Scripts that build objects
☆ ☆ ☆ ☆ ☆ ☆ ☆
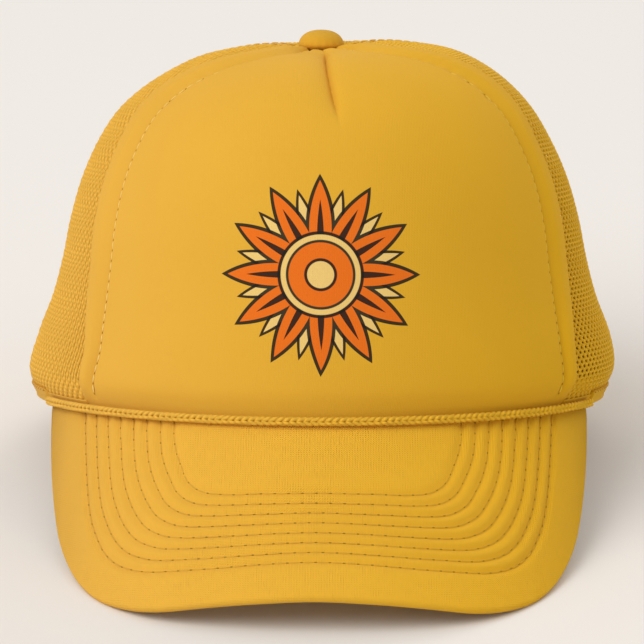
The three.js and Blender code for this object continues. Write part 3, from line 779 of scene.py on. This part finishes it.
BRAID_FINISH = yarn_finish("braid yarn", (0.80, 0.46, 0.068), 0.0022, 0.00008)
THREAD = thread_finish("sewing thread", (0.72, 0.40, 0.058))
PALE_THREAD = thread_finish("pale sewing thread", (0.82, 0.58, 0.18))
# Painted shadow: dark pieces between the stitches stand for the shade inside each needle hole
NEEDLE_HOLE_SHADOW = thread_finish("needle hole shadow", (0.36, 0.185, 0.02))
STRAP_PLASTIC = moulded("strap plastic", (0.76, 0.43, 0.035))


def dress(piece, material, slot, *nodes):
    """Gives a finished piece its material, rides it and lets it stand for its nodes; slot is not used."""
    if material is not None:
        piece.data.materials.clear()
        piece.data.materials.append(material)
    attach(piece, "root")
    if nodes:
        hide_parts(*nodes)
    return piece


# Front panel

def roll_width(rise):
    """How wide the rolled edge beside the front seams is."""
    return EDGE_ROLL * along_table(CROWN["roll"], rise)


def foam_puff(angle, rise):
    """The roll along each side seam, falling to the stitched groove, then level foam."""
    half = np.radians(along_table(CROWN["seam"], rise))
    to_seam = (half - np.abs(angle - panel_turn(rise))) * crown_radius(angle, rise)
    width = roll_width(rise)
    share = to_seam / width
    roll = np.sqrt(smooth(share, -0.02, 0.30)) * (1.45 - 1.25 * smooth(share, 0.5, 1.0))
    level = 0.82 + 0.2 * smooth(to_seam - width, 3, 25)
    shape = roll + (level - roll) * smooth(to_seam - width, -0.3, 1.6)
    shape -= (0.35 + 0.25 * smooth(rise, 0.5, 0.8)) * np.exp(-((to_seam - width) / 0.8) ** 2)
    hem = smooth(rise, rise_at_height(1.5 * BRAID_RADIUS), rise_at_height(10.0))
    top = 1 - smooth(rise, 0.88, 1)
    return 0.2 + (FOAM_PUFF - 0.2) * hem * top * shape


def dart_depth(angle, rise):
    """The crease from the button, a sharp fold with a long left flank and a short right one."""
    point = crown_point(angle, rise)
    below = (CROWN_HEIGHT - FRONT_DROP - point[..., 2]) / DART_LENGTH
    fade = (1 - smooth(below, 0.55, 1.17)) * (1 - 0.75 * smooth(rise, 0.80, 0.93))
    aside = point[..., 0] - crown_lean(rise) - DART_LEAN * np.clip(below, 0, 1.2)
    spread = np.where(aside < 0, DART_SPREAD, DART_SPREAD * 0.42)
    fold = 0.8 * np.exp(-np.abs(aside) / 0.45)
    return fade * (DART_DEPTH * np.exp(-np.sqrt((aside / spread) ** 2 + 0.002)) + fold)


def front_panel():
    half = np.concatenate([np.linspace(0, 0.10, 28), np.linspace(0.10, 0.80, 24)[1:],
                           np.linspace(0.80, 1, 40)[1:]])
    shares = (np.concatenate([-half[:0:-1], half])[:, None] + 1) / 2
    rises = np.concatenate([np.linspace(0, 0.6, 60), np.linspace(0.6, 1, 166)[1:]])
    low = left_seam_turn(rises) + SLACK / 2 / crown_radius(left_seam_turn(rises), rises)
    high = seam_turn(rises) - SLACK / 2 / crown_radius(seam_turn(rises), rises)
    angles = low + (high - low) * shares
    rise = np.broadcast_to(rises, angles.shape)
    dart = dart_depth(angles, rise)
    skin = crown_offset(angles, rise, foam_puff(angles, rise) - dart)
    lining = crown_offset(angles, rise, -WALL - 0.8 * dart)
    return shell("front_foam_panel", skin, lining, bulge=0.35)


def sewn_at(angle, rise, level):
    """Points and outward sides of a line sewn on the crown, level mm above the panels."""
    return crown_offset(angle, rise, level), crown_normal(angle, rise)


def topstitch(side):
    """The line of pale stitches in the groove inside the rolled edge."""
    low, high = float(rise_at_height(5.0)), TOPSTITCH_TOP_RISE

    def place(shares):
        rise = low + (high - low) * shares
        seam = seam_turn(rise) if side > 0 else left_seam_turn(rise)
        angle = seam - side * roll_width(rise) / crown_radius(seam, rise)
        return sewn_at(angle, rise, foam_puff(angle, rise) + TOPSTITCH_LIFT)

    return place


def path_length(place, count=200):
    return run_length(place(np.linspace(0, 1, count))[0])[-1]


def even_path(place, count=400):
    """The same path with its shares spaced evenly by length."""
    shares = np.linspace(0, 1, count)
    length = run_length(place(shares)[0])
    return lambda want: place(np.interp(want, length / length[-1], shares))


def sewn(name, paths, pitch, size, slot, thread=THREAD, hole_shadow=NEEDLE_HOLE_SHADOW_SIZE):
    """Rows of stitches, with a small dark piece between each two as painted shadow of the needle hole, where
    the last argument gives its size.
    """
    thread_rows, hole_shadow_rows = [], []
    for path in paths:
        even = even_path(path)
        count = max(2, int(round(path_length(path) / pitch)))
        thread_rows.append(stitch_row(even, count))
        shares = np.arange(count + 1) / count
        points, facing = even(shares)
        hole_shadow_rows.append((points + facing * 0.02, unit(np.gradient(points, axis=0)), facing))
    dress(stitches(name, thread_rows, size, thread), None, slot)
    if hole_shadow is not None:
        dress(stitches(name + "_needle_hole_shadows", hole_shadow_rows, hole_shadow, NEEDLE_HOLE_SHADOW), None, slot)


dress(front_panel(), FRONT_CLOTH, "front_cloth", "front_panel")
sewn("front_topstitch", [topstitch(side) for side in (-1, 1)], STITCH_PITCH, (2.6, 0.7, 0.5),
     "front_cloth", PALE_THREAD)


# Net panels

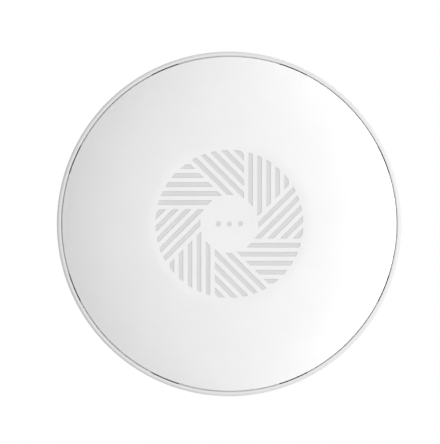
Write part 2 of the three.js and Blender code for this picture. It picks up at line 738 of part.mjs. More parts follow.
// Pressed-metal can round the socket, open underneath.
function jackShell() {
  const { width, height, shell } = JACK;
  const foot = boardTopZ + SOLDER;
  const outside = block([-width / 2, jackFrontY, foot], [width / 2, jackBackY, boardTopZ + height]);
  const inside = block(
    [-width / 2 + shell, jackFrontY + shell, foot - 1],
    [width / 2 - shell, jackBackY - shell, boardTopZ + height - shell],
  );
  return outside.subtract(inside).subtract(mouth(FIT_GAP, jackFrontY - 1, jackFrontY + 1));
}

// Moulded block inside the can, hollow behind the mouth.
function jackInsert() {
  const inset = JACK.shell + FIT_GAP / 2;
  const solid = block(
    [-JACK.width / 2 + inset, jackFrontY + inset, boardTopZ + SOLDER],
    [JACK.width / 2 - inset, jackBackY - inset, boardTopZ + JACK.height - inset],
  );
  return solid.subtract(mouth(0, jackFrontY - 1, jackFrontY + MOUTH.depth));
}

// One sprung wire, from the back of the cavity forward and up.
function jackContact(index) {
  const x = (index - (CONTACTS - 1) / 2) * CONTACT.pitch;
  const back = jackFrontY + MOUTH.depth - 0.1;
  const low = mouthZ + 0.15;
  const thick = CONTACT.foot;
  const front = back - 8;
  const shape = new THREE.Shape();
  shape.moveTo(back, low);
  shape.lineTo(back, low + thick);
  shape.lineTo(back - 1.5, low + thick);
  shape.lineTo(front, low + CONTACT.rise);
  shape.lineTo(front - 0.8, low + CONTACT.rise - 0.5);
  shape.lineTo(front - 0.5, low + CONTACT.rise - 0.8);
  shape.lineTo(front, low + CONTACT.rise - thick - 0.1);
  shape.lineTo(back - 1.6, low);
  const wire = new THREE.ExtrudeGeometry(shape, { depth: CONTACT.width, bevelEnabled: false });
  // The outline is drawn in (y, z): turning it stands it up in the YZ plane.
  wire.applyMatrix4(new THREE.Matrix4().makeBasis(
    new THREE.Vector3(0, 1, 0),
    new THREE.Vector3(0, 0, 1),
    new THREE.Vector3(1, 0, 0),
  ));
  return solidOf(wire.translate(x - CONTACT.width / 2, 0, 0));
}

// ---- Reset switch -------------------------------------------------------------------------------

const plungerFrontY = wallBehindY + 0.4;
const switchFrontY = plungerFrontY + 1.1;
const plungerLength = 2.3;

function resetSwitch() {
  const foot = boardTopZ + SOLDER;
  const body = block(
    [RESET.x - SWITCH.width / 2, switchFrontY, foot],
    [RESET.x + SWITCH.width / 2, switchFrontY + SWITCH.depth, foot + SWITCH.height],
  );
  const boreEnd = plungerFrontY + plungerLength + RESET.travel + FIT_GAP;
  const bore = barrel(RESET.plunger + FIT_GAP, switchFrontY - 1, boreEnd, RESET.x, boardTopZ + RESET.z);
  return body.subtract(bore);
}

function resetPlunger() {
  const end = plungerFrontY + plungerLength;
  return barrel(RESET.plunger, plungerFrontY, end, RESET.x, boardTopZ + RESET.z);
}

// ---- The assembly -------------------------------------------------------------------------------

const finishes = {
  whitePlastic: { color: 0xf2f2f2, roughness: 0.45, metalness: 0 },
  casingPlastic: { color: 0xeeeeee, roughness: 0.5, metalness: 0 },
  diffuserPlastic: { color: 0xdcdcdc, roughness: 0.5, metalness: 0 },
  bracketPlastic: { color: 0xe6e6e6, roughness: 0.55, metalness: 0 },
  reflectorPlastic: { color: 0xfafafa, roughness: 0.3, metalness: 0 },
  boardGreen: { color: 0x1d5b3a, roughness: 0.45, metalness: 0 },
  tinnedSteel: { color: 0xc2c4c6, roughness: 0.3, metalness: 1 },
  aluminium: { color: 0xb8babd, roughness: 0.4, metalness: 1 },
  darkPlastic: { color: 0x1b1b1d, roughness: 0.5, metalness: 0 },
  contactGold: { color: 0xd8ab4c, roughness: 0.25, metalness: 1 },
  thermalGrey: { color: 0x8f979e, roughness: 0.8, metalness: 0 },
  ledLens: { color: 0xf4f0dc, roughness: 0.2, metalness: 0 },
  screwSteel: { color: 0x9fa1a4, roughness: 0.35, metalness: 1 },
  labelPaper: { color: 0xf7f7f5, roughness: 0.7, metalness: 0 },
};

const accessPoint = new THREE.Group();

function piece(name, solid, finish) {
  const mesh = new THREE.Mesh(geometryOf(solid), new THREE.MeshStandardMaterial(finishes[finish]));
  mesh.name = name;
  accessPoint.add(mesh);
}

piece("mounting_bracket", mountingBracket(), "bracketPlastic");
piece("detent_finger", detentFinger(), "bracketPlastic");

piece("rear_casing", rearCasing(), "casingPlastic");
piece("front_cover", frontCover(), "whitePlastic");
piece("light_diffuser", lightDiffuser(), "diffuserPlastic");
piece("light_reflector", lightReflector(), "reflectorPlastic");
piece("rating_label", ratingLabel(), "labelPaper");

piece("main_board", mainBoard(), "boardGreen");
boardScrewPlaces.forEach((place, i) => piece(`board_screw_${i + 1}`, boardScrew(place), "screwSteel"));
range(4, (i) => piece(`status_led_${i + 1}`, statusLed(45 + 90 * i), "ledLens"));
range(4, (i) => piece(`aerial_${i + 1}`, aerial(90 * i), "tinnedSteel"));

piece("processor_chip", onBoard(14, 14, 1.3, SOC.x + 8, SOC.y), "darkPlastic");
piece("memory_chip", onBoard(9, 13, 1, SOC.x - 9, SOC.y + 7), "darkPlastic");
piece("flash_chip", onBoard(6, 8, 0.9, SOC.x - 9, SOC.y - 9), "darkPlastic");
piece("processor_shield", shieldCan(SOC), "tinnedSteel");
piece("thermal_pad", thermalPad(), "thermalGrey");
piece("heat_sink", heatSink(), "aluminium");
[["2g", -1], ["5g", 1]].forEach(([band, side]) => {
  const place = { ...RADIO, x: side * RADIO.x };
  piece(`radio_chip_${band}`, onBoard(9, 9, 0.9, place.x, place.y), "darkPlastic");
  piece(`radio_shield_${band}`, shieldCan(place), "tinnedSteel");
});

piece("power_transformer", onBoard(15, 15, 8.5, 32, 18, 1.5), "darkPlastic");
piece("power_inductor", onBoard(10, 10, 4.5, 50, 2, 2), "darkPlastic");
piece("power_controller_chip", onBoard(6, 6, 0.9, 36, 4), "darkPlastic");
piece("ethernet_transformer", onBoard(16, 12, 5.6, 0, 44), "darkPlastic");
piece("capacitor_1", capacitor(50, 18), "aluminium");
piece("capacitor_2", capacitor(34, -12), "aluminium");

piece("jack_shell", jackShell(), "tinnedSteel");
piece("jack_insert", jackInsert(), "darkPlastic");
range(CONTACTS, (i) => piece(`jack_contact_${i + 1}`, jackContact(i), "contactGold"));

piece("reset_switch", resetSwitch(), "darkPlastic");
piece("reset_plunger", resetPlunger(), "darkPlastic");

export default accessPoint;
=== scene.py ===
import json
import math

import bmesh
import bpy
from mathutils import Matrix, Vector

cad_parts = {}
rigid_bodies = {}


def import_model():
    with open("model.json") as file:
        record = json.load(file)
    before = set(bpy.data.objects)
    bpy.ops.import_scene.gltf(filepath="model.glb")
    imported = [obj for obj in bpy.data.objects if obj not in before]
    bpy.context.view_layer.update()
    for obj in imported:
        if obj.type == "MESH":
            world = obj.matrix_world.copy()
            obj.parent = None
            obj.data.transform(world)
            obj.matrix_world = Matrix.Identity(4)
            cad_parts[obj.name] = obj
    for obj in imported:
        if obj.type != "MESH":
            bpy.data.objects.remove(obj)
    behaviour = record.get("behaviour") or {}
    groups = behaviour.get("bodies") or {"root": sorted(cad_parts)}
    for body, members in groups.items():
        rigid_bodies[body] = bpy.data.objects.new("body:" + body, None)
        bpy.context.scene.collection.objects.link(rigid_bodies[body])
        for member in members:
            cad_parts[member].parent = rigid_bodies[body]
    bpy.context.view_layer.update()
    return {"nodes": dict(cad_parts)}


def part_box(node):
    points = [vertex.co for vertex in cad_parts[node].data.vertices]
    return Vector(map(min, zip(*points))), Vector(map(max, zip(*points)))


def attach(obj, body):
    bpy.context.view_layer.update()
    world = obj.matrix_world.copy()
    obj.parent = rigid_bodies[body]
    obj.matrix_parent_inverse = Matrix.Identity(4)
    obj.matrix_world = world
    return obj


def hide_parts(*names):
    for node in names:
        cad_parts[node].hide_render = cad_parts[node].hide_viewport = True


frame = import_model()


# ---- Ceiling bracket ----------------------------------------------------------------------------
# A flat moulded dish that is screwed to the ceiling with its open side up. A rim, a centre pad, four
# screw bosses and a collar round the cable window touch the ceiling. Four lugs on its edge carry the
# unit. It is injection moulded in off-white plastic, with thin stiffening ribs in the dish.

BRACKET_RADIUS = 52.0
BRACKET_DEPTH = 4.6
BRACKET_PLATE = 2.4
BRACKET_RIM = 2.0
CABLE_WINDOW = (40.0, 26.0)
WINDOW_MIDDLE = -21.0
COLLAR_WALL = 2.0
PAD_RADIUS = 8.0
SCREW_CIRCLE = BRACKET_RADIUS - 9.6
BOSS_RADIUS = 6.6
LUG_TIP_RADIUS = 55.6
LUG_ROOT_RADIUS = 50.2
LUG_TOP = -3.0
LUG_HALF_ANGLE = 10
RIB_THICKNESS = 1.2
FINGER_INNER = 42.5
FINGER_OUTER = 48.5
FINGER_START = 162
FINGER_SWEEP = 38
FINGER_GAP = 0.9
LOCK_MARK = 30.0  # angle of the line that the casing's marks are turned to
SOFT_EDGE = 0.3  # usual rounding of a moulded edge
CUT_LOW, CUT_HIGH = -6.0, 2.0  # heights that a cutter for the bracket runs between


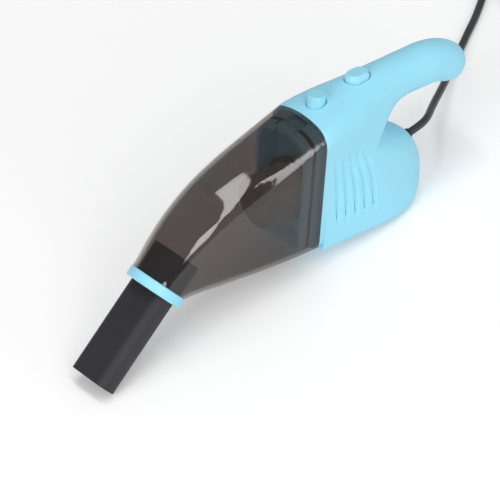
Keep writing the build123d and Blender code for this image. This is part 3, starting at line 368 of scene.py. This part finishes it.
world = bpy.data.worlds.new("studio")
bpy.context.scene.world = world
world.use_nodes = True
soft = world.node_tree.nodes["Background"]
soft.inputs["Color"].default_value = (1.0, 1.0, 1.0, 1.0)
soft.inputs["Strength"].default_value = WORLD_STRENGTH


def lamp(name, place, facing, long_way, size, power):
    """Rectangular lamp: size is its width, then its length along long_way."""
    data = bpy.data.lights.new(name, "AREA")
    data.shape = "RECTANGLE"
    data.size, data.size_y = size
    data.energy = power
    lit = bpy.data.objects.new(name, data)
    bpy.context.scene.collection.objects.link(lit)
    back = -Vector(facing).normalized()
    across = Vector(long_way).cross(back).normalized()
    along = back.cross(across)
    turn = Matrix((across, along, back)).transposed().to_4x4()
    lit.matrix_world = Matrix.Translation(place) @ turn


def around(azimuth, height, distance):
    """A place seen from the cup at an azimuth and a height, in degrees, and its direction."""
    a, e = math.radians(azimuth), math.radians(height)
    way = Vector((math.cos(a) * math.cos(e), math.sin(a) * math.cos(e), math.sin(e)))
    return CUP_PLACE + way * distance, -way


# A long strip overhead, a soft box at the front and a thin upright strip, where the cup's
# highlights show them, and a larger box beyond the nose, which the cup doesn't mirror
# towards the camera
CUP_PLACE = placed((-75.0, -10.0, 50.0))
REACH = 2.5  # how far off the lamps stand, in metres at the height of the strip
lamp("overhead_strip", CUP_PLACE + Vector((0.02, -0.52, 1.0)) * REACH, (0.0, 0.0, -1.0),
     (0.136, 0.99, 0.0), (0.2 * REACH, 1.76 * REACH), 6.4 * REACH ** 2)
lamp("front_box", *around(-104.0, 26.0, 1.1 * REACH), (0.0, 0.0, 1.0),
     (0.27 * REACH, 0.42 * REACH), 2.23 * REACH ** 2)
lamp("upright_strip", *around(-71.0, 27.0, 1.1 * REACH), (0.0, 0.0, 1.0),
     (0.06 * REACH, 1.1 * REACH), 1.16 * REACH ** 2)
lamp("nose_box", *around(-165.0, 30.0, 1.1 * REACH), (0.0, 0.0, 1.0),
     (0.58 * REACH, 0.58 * REACH), 4.07 * REACH ** 2)

bpy.context.scene.view_settings.view_transform = "Standard"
☆ ☆ ☆ ☆ ☆ ☆ ☆
• _Given task_
From the records above, extract exactly and only the lines that begin at the line with "range(CONTACTS, (i) =>" and stop after the line with "obj.data.transform(world)".

• _Answer_
range(CONTACTS, (i) => piece(`jack_contact_${i + 1}`, jackContact(i), "contactGold"));

piece("reset_switch", resetSwitch(), "darkPlastic");
piece("reset_plunger", resetPlunger(), "darkPlastic");

export default accessPoint;
=== scene.py ===
import json
import math

import bmesh
import bpy
from mathutils import Matrix, Vector

cad_parts = {}
rigid_bodies = {}


def import_model():
    with open("model.json") as file:
        record = json.load(file)
    before = set(bpy.data.objects)
    bpy.ops.import_scene.gltf(filepath="model.glb")
    imported = [obj for obj in bpy.data.objects if obj not in before]
    bpy.context.view_layer.update()
    for obj in imported:
        if obj.type == "MESH":
            world = obj.matrix_world.copy()
            obj.parent = None
            obj.data.transform(world)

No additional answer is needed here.